How much does Netflix cost?
Netflix subscription prices have been on the rise over the past few years, but the service remains a strong entertainment value, especially when you take into consideration some of the great films that have been produced by and for Netflix. And if you enjoy the superior video resolution you’ll get from Blu-ray discs, you can opt for an added-cost subscription that includes disc rentals by mail, which was Netflix’s entire business model before streaming came into vogue.
A Netflix Basic subscription costs $8.99 per month and entitles you to watch an unlimited number of movies and TV shows in standard definition on one screen at a time. You can also download most, but not all, Netflix content to a single smartphone, tablet, or computer for watching when you’re not connected to the internet (such as while traveling by car, mass transit, or airline).
Most people opt for the Standard subscription at $13.99 per month, because it increases streaming resolution to HD, allows you to download allowed content to two devices for offline viewing. If you want 4K Ultra HD video, and your internet connection is fast enough to deliver it (you’ll need broadband service of at least 25Mbps ), sign up for the $17.99-per-month Premium plan. In addition to the higher resolution (it’s worth noting that Netflix doesn’t stream everything in 4K), you’ll be able to watch on four screens at once, and you can download video to four devices.

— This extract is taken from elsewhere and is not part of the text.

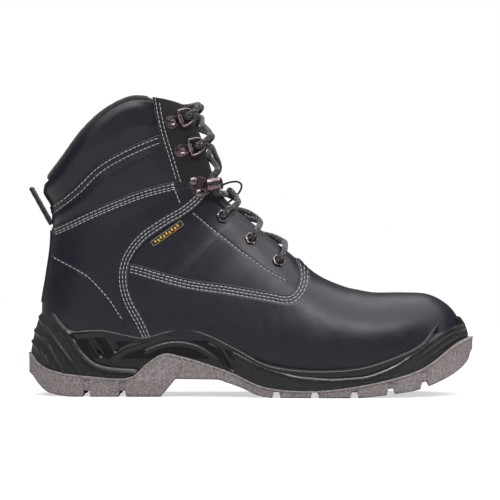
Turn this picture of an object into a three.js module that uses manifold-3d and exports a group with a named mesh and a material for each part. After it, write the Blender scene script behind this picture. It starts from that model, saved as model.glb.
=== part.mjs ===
// Steel toe work boot for a right foot, about EU 43, laced, standing on its sole.
// Millimetres, +Z up, the toe towards +X and the outer side of the foot towards -Y.
// The origin lies on the ground, at the middle of the boot's length and width.

import * as THREE from 'three';
import { mergeVertices } from 'three/addons/utils/BufferGeometryUtils.js';
import Module from 'manifold-3d';

const wasm = await Module();
wasm.setup();

// ---------------------------------------------------------------- driving dimensions

const SOLE_LENGTH = 306;        // heel to toe, over the outsole
const SOLE_WIDTH = 104;         // across the ball of the foot
const BOOT_HEIGHT = 205;        // ground to the highest point of the collar
const GAP = 0.3;                // clearance between neighbouring pieces

const LEATHER = 2.0;            // upper leather
const CAP_STEEL = 1.8;          // toe cap, heel counter and collar foam share this layer
const LINING = 1.2;             // mesh lining
const COLLAR_PAD = 5;           // extra thickness of the collar padding
const PLATE_STEEL = 0.8;        // anti-penetration plate
const BOARD = 2.0;              // insole board
const FOOTBED = 5.0;            // removable footbed

const LACE_DIAMETER = 3.8;
const EYELET_HOLE = 5.6;        // inner diameter of the three lower eyelets
const EYELET_HEX = 9.4;         // across the corners of their flange
const EYELET_FLANGE = 0.8;
const EYELET_WALL = 0.5;
const RING_REACH = 9.8;         // D-ring, middle of its bar to middle of its bow
const RING_SPAN = 13.2;         // D-ring, overall along its bar
const RING_WIRE = 1.9;          // wire diameter of a D-ring
const RIVET_HEAD = 6.4;
const RIVET_SHANK = 2.4;
const HARDWARE_SHEET = 0.8;     // steel sheet of clips and lace locks

const TAB_LENGTH = 28;          // pull tab
const TAB_WIDTH = 16;
const TAB_THICKNESS = 2.6;
const BINDING_DIAMETER = 5.2;   // topline binding
const LUG_DEPTH = 4;            // tread grooves
const LUG_GAP = 6.5;

// The shapes below are given for the design size and follow the driving dimensions.
const LONG = SOLE_LENGTH / 306;
const WIDE = SOLE_WIDTH / 104;
const HIGH = BOOT_HEIGHT / 205;

// Depths below the outer leather face.
const CAP_TOP = LEATHER + GAP;
const CAP_BOTTOM = CAP_TOP + CAP_STEEL;
const LINING_TOP = CAP_BOTTOM + GAP;
const LINING_BOTTOM = LINING_TOP + LINING;
const LACE_UNDER = LEATHER + 1.6 + LACE_DIAMETER / 2;      // lace centre below a facing
const TONGUE_TOP = LACE_UNDER + LACE_DIAMETER / 2 + 0.7;
const TONGUE_FACE = 1.2;
const TONGUE_FOAM = 4.4;

// ---------------------------------------------------------------- solids

const MERGE_DISTANCE = 1e-4;

function solidOf(geometry) {
  const bare = geometry.index ? geometry.clone() : geometry;
  bare.deleteAttribute('normal');
  bare.deleteAttribute('uv');
  const merged = mergeVertices(bare, MERGE_DISTANCE);
  const corner = merged.index.array;
  const triangles = [];
  for (let i = 0; i < corner.length; i += 3) {
    const [a, b, c] = [corner[i], corner[i + 1], corner[i + 2]];
    if (a !== b && b !== c && c !== a) {
      triangles.push(a, b, c);
    }
  }
  const vertices = Float32Array.from(merged.attributes.position.array);
  if (signedVolume(vertices, triangles) < 0) {
    triangles.reverse();
  }
  const mesh = new wasm.Mesh({
    numProp: 3,
    vertProperties: vertices,
    triVerts: Uint32Array.from(triangles),
  });
  return new wasm.Manifold(mesh);
}

function signedVolume(vertices, triangles) {
  const corners = [new THREE.Vector3(), new THREE.Vector3(), new THREE.Vector3()];
  let volume = 0;
  for (let i = 0; i < triangles.length; i += 3) {
    corners.forEach((corner, k) => corner.fromArray(vertices, 3 * triangles[i + k]));
    volume += corners[0].dot(corners[1].clone().cross(corners[2])) / 6;
  }
  return volume;
}

function geometryOf(solid) {
  const mesh = solid.getMesh();
  const geometry = new THREE.BufferGeometry();
  geometry.setAttribute('position', new THREE.BufferAttribute(Float32Array.from(mesh.vertProperties), 3));
  geometry.setIndex(Array.from(mesh.triVerts));
  return geometry;
}

// Closed solid through a row of closed rings that all have the same number of points.
function loft(rings) {
  const count = rings[0].length;
  const positions = [];
  const index = [];
  rings.forEach((ring) => ring.forEach((point) => positions.push(point.x, point.y, point.z)));
  for (let i = 0; i + 1 < rings.length; i += 1) {
    for (let j = 0; j < count; j += 1) {
      const a = i * count + j;
      const b = i * count + (j + 1) % count;
      index.push(a, b, a + count, b, b + count, a + count);
    }
  }
  [0, rings.length - 1].forEach((row) => {
    const centre = positions.length / 3;
    const middle = new THREE.Vector3();
    rings[row].forEach((point) => middle.addScaledVector(point, 1 / count));
    positions.push(middle.x, middle.y, middle.z);
    for (let j = 0; j < count; j += 1) {
      const a = row * count + j;
      const b = row * count + (j + 1) % count;
      index.push(...(row === 0 ? [b, a, centre] : [a, b, centre]));
    }
  });
  const geometry = new THREE.BufferGeometry();
  geometry.setAttribute('position', new THREE.Float32BufferAttribute(positions, 3));
  geometry.setIndex(index);
  return solidOf(geometry);
}

function curveThrough(points, steps) {
  const curve = new THREE.CatmullRomCurve3(points.map(([x, z]) => new THREE.Vector3(x, 0, z)));
  return curve.getPoints(steps).map((point) => [point.x, point.z]);
}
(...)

Renting DVD and Blu-ray discs from Netflix isn’t the value it once was, but no one would argue it isn’t convenient (albeit not as instantly gratifying). The cost to add disc rentals to whatever subscription tier you select is the same as subscribing to a Netflix disc-only plan: $7.99 per month entitles you to rent an unlimited number of DVDs (or Blu-ray discs if your chosen title is available in that format and you opt in to that choice) delivered to your door. There are no late fees and Netflix pays for postage in both directions. The catch is that you can have just one disc checked out at a time. A $11.99-per-month subscription increases that to two discs out a time.